[Data listing]
□ □ □ □

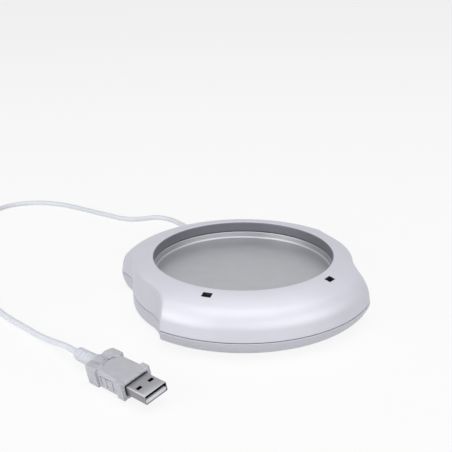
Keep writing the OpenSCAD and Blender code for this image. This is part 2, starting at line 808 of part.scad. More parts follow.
top_cover();
base_tray();
rubber_feet();
cover_screws();
heating_plate();
plate_gasket();
plate_carrier();
heater_film();
heater_track();
insulation_pad();
pressure_plate();
plate_studs();
stud_nuts();
thermal_cutout();
circuit_board();
board_components();
board_screws();
indicator_leds();
window_lenses();
switch_body();
switch_terminals();
switch_knob();
heater_leads();
switch_leads();
supply_leads();
inner_cord();
cable_clamp();
clamp_screws();
cord_grommet();
cord_to_coil();
cord_coil();
cord_tie();
cord_to_plug();
plug_shell();
plug_tongue();
plug_contacts();
plug_core();
plug_cover();
plug_boot();
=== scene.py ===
import math

import bmesh
import bpy
from mathutils import Matrix, Vector


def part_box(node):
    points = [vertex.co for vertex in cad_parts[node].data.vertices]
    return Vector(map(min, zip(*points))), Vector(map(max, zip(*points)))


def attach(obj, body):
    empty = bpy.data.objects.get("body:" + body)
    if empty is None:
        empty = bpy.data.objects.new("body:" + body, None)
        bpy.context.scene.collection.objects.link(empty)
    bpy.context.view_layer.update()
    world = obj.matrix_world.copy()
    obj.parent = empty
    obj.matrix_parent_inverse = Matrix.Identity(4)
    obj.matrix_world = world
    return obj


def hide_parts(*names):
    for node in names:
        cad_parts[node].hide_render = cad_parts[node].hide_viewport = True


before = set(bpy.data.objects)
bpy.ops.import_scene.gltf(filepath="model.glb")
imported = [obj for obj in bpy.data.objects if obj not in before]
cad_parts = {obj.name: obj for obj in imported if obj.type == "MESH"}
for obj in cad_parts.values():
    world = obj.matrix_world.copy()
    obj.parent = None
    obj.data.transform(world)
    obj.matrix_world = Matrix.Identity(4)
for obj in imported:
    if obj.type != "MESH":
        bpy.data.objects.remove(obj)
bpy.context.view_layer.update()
scene = bpy.context.scene
mm = 0.001

# ---- Camera ------------------------------------
# A long lens in front of the warmer and a little to its left, looking down by
# about 20 degrees, so that the dish, the front lobe and the plug all show.
camera_at = Vector((-126.7, -410.07, 201.17)) * mm
camera_aim = Vector((22.2, 109.18, 0)) * mm
camera_roll = math.radians(-0.478)
camera_lens = 70.96

camera = bpy.data.objects.new("camera", bpy.data.cameras.new("camera"))
scene.collection.objects.link(camera)
camera.data.lens = camera_lens
camera.data.clip_start = 0.01
aim = (camera_aim - camera_at).to_track_quat("-Z", "Y").to_matrix().to_4x4()
camera.matrix_world = Matrix.Translation(camera_at) @ aim @ Matrix.Rotation(camera_roll, 4, "Z")
scene.camera = camera

# ---- Cord --------------------------------------
# About 0.95 m of limp white vinyl cord, 3 mm thick. It leaves the rear lobe, wanders over
# the table, is wound into a small tied coil, and comes back to its plug.
cord_d = 3.0
lie_z = cord_d / 2 + 0.1
exit_z = 6.2
inner_end = 67.0
grommet_end = 78.0

# The stored coil: three columns of turns side by side, in two layers
coil_at = Vector((-150, 80))
coil_mean_r = 16.6
coil_pitch = cord_d + 0.2
coil_base = 0.6
coil_top = coil_base + 2 * coil_pitch
coil_touch = coil_at.x + coil_mean_r + coil_pitch
low_z = coil_base + coil_pitch / 2
high_z = low_z + coil_pitch

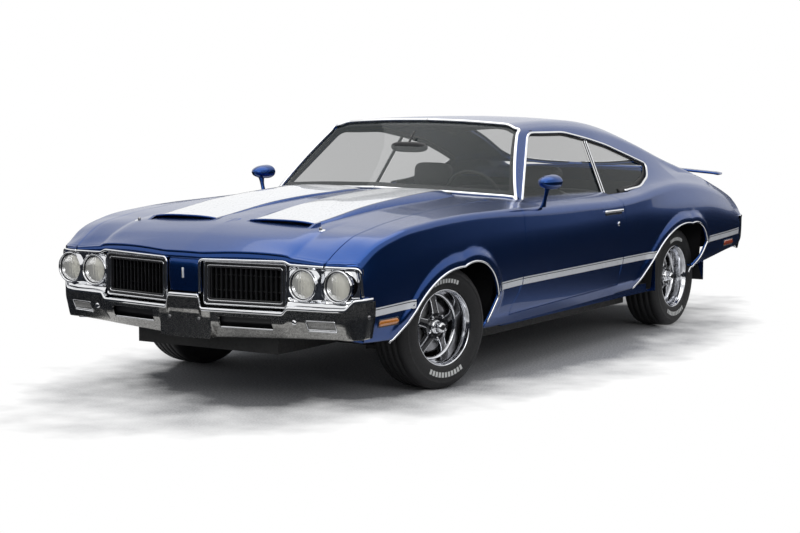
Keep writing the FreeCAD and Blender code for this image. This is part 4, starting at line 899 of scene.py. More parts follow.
def windshield_edge():
    """Left half of the glass outline, from the middle of the base round to the middle of the top."""
    base = []
    for x in np.linspace(0, 780, 40):
        z = 950.0
        for _ in range(6):
            y = pane_y(x, z)
            z = float(top_z(x, y)[0]) + 5
        base.append((x, y, z))
    side = []
    for z in np.linspace(base[-1][2] - 25, 1290, 40):
        x = 700.0
        for _ in range(12):
            y = pane_y(x, z)
            x = float(cabin_x(y, z)[0]) - 12
        side.append((x, y, z))
    top = []
    for x in np.linspace(590, 0, 40):
        z = 1290.0
        for _ in range(12):
            y = pane_y(x, z)
            z = float(cabin_z(x, y)[0]) - 8
        top.append((x, y, z))
    side = [p for p in side if p[2] > base[-1][2] - 30 and p[2] < top[0][2] - 4 and p[0] > top[0][0]]
    base = [p for p in base if p[0] < side[0][0] - 4]
    return softened(base + side + top, 30)


wind_edge = resample(windshield_edge(), 12)
wind_full = np.vstack([wind_edge, wind_edge[::-1] * [-1, 1, 1]])


def windshield_normal(p):
    x, _, z = p
    n = np.array([-(pane_y(x - 5, z) - pane_y(x + 5, z)) / 10, -1.0,
                  (pane_y(x, z + 5) - pane_y(x, z - 5)) / 10])
    return n / np.linalg.norm(n)


edge_normals = np.array([windshield_normal(p) for p in wind_edge])
sweep("windshield_moulding", wind_edge + edge_normals * 3, edge_normals, half_round(9, 7), CHROME)
pane_x, pane_z = np.meshgrid(np.linspace(-800, 800, 110), np.linspace(900, 1345, 60), indexing="ij")
glass_grid = np.stack([pane_x, windshield_y(pane_x, pane_z) + 10, pane_z], axis=2)
wind_outline = [(p[0], p[2]) for p in wind_full]
glass_keep = outline_distance(pane_x, pane_z, wind_outline) + 2
glass_normals = grid_normals(glass_grid)
cut_piece("windshield_glass", glass_grid, glass_normals, glass_keep, GLASS, nodes=["windshield"],
          mirror=False)
band_keep = np.maximum(glass_keep, -glass_keep - 26)
band = glass_grid.copy()
band[:, :, 1] += 5
cut_piece("windshield_band", band, glass_normals, band_keep, SEAL, mirror=False)

# Side glass.
DOOR_GLASS = [(at("F", 872), 895), (at("F", 1252), 1260), (at("R", -1150), 1254), (at("R", -892), 1215),
              (at("R", -958), 870), (at("F", 872), 870)]
QUARTER_GLASS = [(at("R", -925), 880), (at("R", -858), 1211), (at("R", -590), 1164),
                 (at("R", -342), 1097), (at("R", -120), 1033), (at("R", -242), 961),
                 (at("R", -472), 909), (at("R", -700), 888), (at("R", -760), 880)]
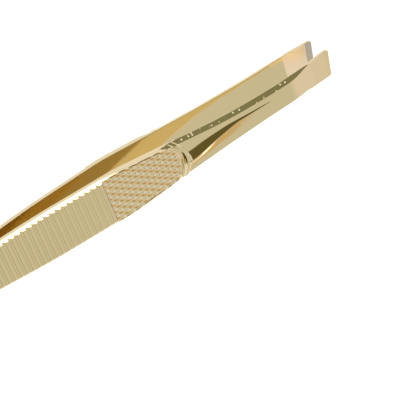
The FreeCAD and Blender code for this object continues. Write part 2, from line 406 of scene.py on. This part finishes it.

□ □ □ □

Output an exact copy of each record.

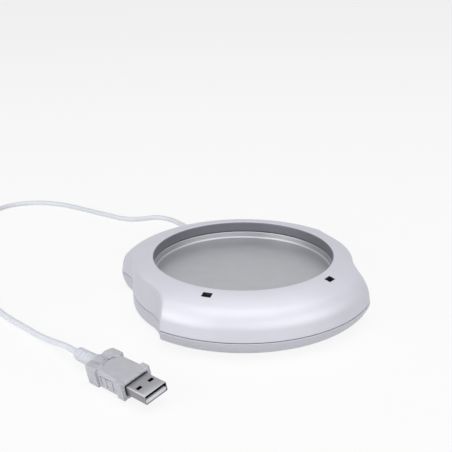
Keep writing the OpenSCAD and Blender code for this image. This is part 2, starting at line 808 of part.scad. More parts follow.
top_cover();
base_tray();
rubber_feet();
cover_screws();
heating_plate();
plate_gasket();
plate_carrier();
heater_film();
heater_track();
insulation_pad();
pressure_plate();
plate_studs();
stud_nuts();
thermal_cutout();
circuit_board();
board_components();
board_screws();
indicator_leds();
window_lenses();
switch_body();
switch_terminals();
switch_knob();
heater_leads();
switch_leads();
supply_leads();
inner_cord();
cable_clamp();
clamp_screws();
cord_grommet();
cord_to_coil();
cord_coil();
cord_tie();
cord_to_plug();
plug_shell();
plug_tongue();
plug_contacts();
plug_core();
plug_cover();
plug_boot();
=== scene.py ===
import math

import bmesh
import bpy
from mathutils import Matrix, Vector


def part_box(node):
    points = [vertex.co for vertex in cad_parts[node].data.vertices]
    return Vector(map(min, zip(*points))), Vector(map(max, zip(*points)))


def attach(obj, body):
    empty = bpy.data.objects.get("body:" + body)
    if empty is None:
        empty = bpy.data.objects.new("body:" + body, None)
        bpy.context.scene.collection.objects.link(empty)
    bpy.context.view_layer.update()
    world = obj.matrix_world.copy()
    obj.parent = empty
    obj.matrix_parent_inverse = Matrix.Identity(4)
    obj.matrix_world = world
    return obj


def hide_parts(*names):
    for node in names:
        cad_parts[node].hide_render = cad_parts[node].hide_viewport = True


before = set(bpy.data.objects)
bpy.ops.import_scene.gltf(filepath="model.glb")
imported = [obj for obj in bpy.data.objects if obj not in before]
cad_parts = {obj.name: obj for obj in imported if obj.type == "MESH"}
for obj in cad_parts.values():
    world = obj.matrix_world.copy()
    obj.parent = None
    obj.data.transform(world)
    obj.matrix_world = Matrix.Identity(4)
for obj in imported:
    if obj.type != "MESH":
        bpy.data.objects.remove(obj)
bpy.context.view_layer.update()
scene = bpy.context.scene
mm = 0.001

# ---- Camera ------------------------------------
# A long lens in front of the warmer and a little to its left, looking down by
# about 20 degrees, so that the dish, the front lobe and the plug all show.
camera_at = Vector((-126.7, -410.07, 201.17)) * mm
camera_aim = Vector((22.2, 109.18, 0)) * mm
camera_roll = math.radians(-0.478)
camera_lens = 70.96

camera = bpy.data.objects.new("camera", bpy.data.cameras.new("camera"))
scene.collection.objects.link(camera)
camera.data.lens = camera_lens
camera.data.clip_start = 0.01
aim = (camera_aim - camera_at).to_track_quat("-Z", "Y").to_matrix().to_4x4()
camera.matrix_world = Matrix.Translation(camera_at) @ aim @ Matrix.Rotation(camera_roll, 4, "Z")
scene.camera = camera

# ---- Cord --------------------------------------
# About 0.95 m of limp white vinyl cord, 3 mm thick. It leaves the rear lobe, wanders over
# the table, is wound into a small tied coil, and comes back to its plug.
cord_d = 3.0
lie_z = cord_d / 2 + 0.1
exit_z = 6.2
inner_end = 67.0
grommet_end = 78.0

# The stored coil: three columns of turns side by side, in two layers
coil_at = Vector((-150, 80))
coil_mean_r = 16.6
coil_pitch = cord_d + 0.2
coil_base = 0.6
coil_top = coil_base + 2 * coil_pitch
coil_touch = coil_at.x + coil_mean_r + coil_pitch
low_z = coil_base + coil_pitch / 2
high_z = low_z + coil_pitch

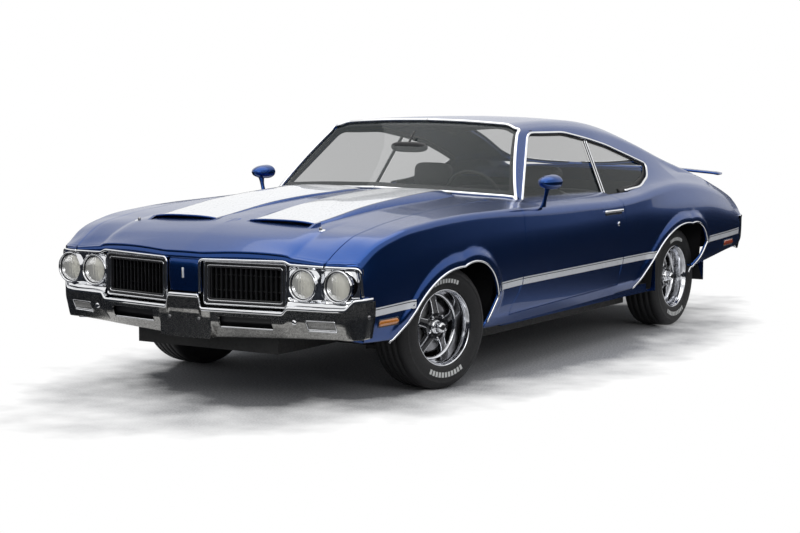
Keep writing the FreeCAD and Blender code for this image. This is part 4, starting at line 899 of scene.py. More parts follow.
def windshield_edge():
    """Left half of the glass outline, from the middle of the base round to the middle of the top."""
    base = []
    for x in np.linspace(0, 780, 40):
        z = 950.0
        for _ in range(6):
            y = pane_y(x, z)
            z = float(top_z(x, y)[0]) + 5
        base.append((x, y, z))
    side = []
    for z in np.linspace(base[-1][2] - 25, 1290, 40):
        x = 700.0
        for _ in range(12):
            y = pane_y(x, z)
            x = float(cabin_x(y, z)[0]) - 12
        side.append((x, y, z))
    top = []
    for x in np.linspace(590, 0, 40):
        z = 1290.0
        for _ in range(12):
            y = pane_y(x, z)
            z = float(cabin_z(x, y)[0]) - 8
        top.append((x, y, z))
    side = [p for p in side if p[2] > base[-1][2] - 30 and p[2] < top[0][2] - 4 and p[0] > top[0][0]]
    base = [p for p in base if p[0] < side[0][0] - 4]
    return softened(base + side + top, 30)


wind_edge = resample(windshield_edge(), 12)
wind_full = np.vstack([wind_edge, wind_edge[::-1] * [-1, 1, 1]])


def windshield_normal(p):
    x, _, z = p
    n = np.array([-(pane_y(x - 5, z) - pane_y(x + 5, z)) / 10, -1.0,
                  (pane_y(x, z + 5) - pane_y(x, z - 5)) / 10])
    return n / np.linalg.norm(n)


edge_normals = np.array([windshield_normal(p) for p in wind_edge])
sweep("windshield_moulding", wind_edge + edge_normals * 3, edge_normals, half_round(9, 7), CHROME)
pane_x, pane_z = np.meshgrid(np.linspace(-800, 800, 110), np.linspace(900, 1345, 60), indexing="ij")
glass_grid = np.stack([pane_x, windshield_y(pane_x, pane_z) + 10, pane_z], axis=2)
wind_outline = [(p[0], p[2]) for p in wind_full]
glass_keep = outline_distance(pane_x, pane_z, wind_outline) + 2
glass_normals = grid_normals(glass_grid)
cut_piece("windshield_glass", glass_grid, glass_normals, glass_keep, GLASS, nodes=["windshield"],
          mirror=False)
band_keep = np.maximum(glass_keep, -glass_keep - 26)
band = glass_grid.copy()
band[:, :, 1] += 5
cut_piece("windshield_band", band, glass_normals, band_keep, SEAL, mirror=False)

# Side glass.
DOOR_GLASS = [(at("F", 872), 895), (at("F", 1252), 1260), (at("R", -1150), 1254), (at("R", -892), 1215),
              (at("R", -958), 870), (at("F", 872), 870)]
QUARTER_GLASS = [(at("R", -925), 880), (at("R", -858), 1211), (at("R", -590), 1164),
                 (at("R", -342), 1097), (at("R", -120), 1033), (at("R", -242), 961),
                 (at("R", -472), 909), (at("R", -700), 888), (at("R", -760), 880)]
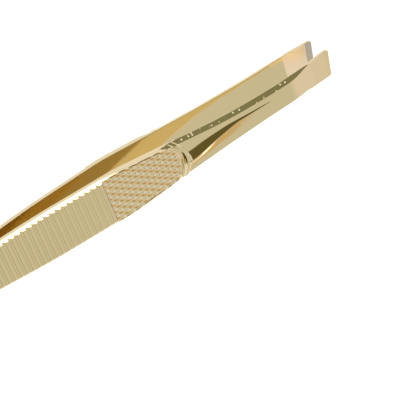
The FreeCAD and Blender code for this object continues. Write part 2, from line 406 of scene.py on. This part finishes it.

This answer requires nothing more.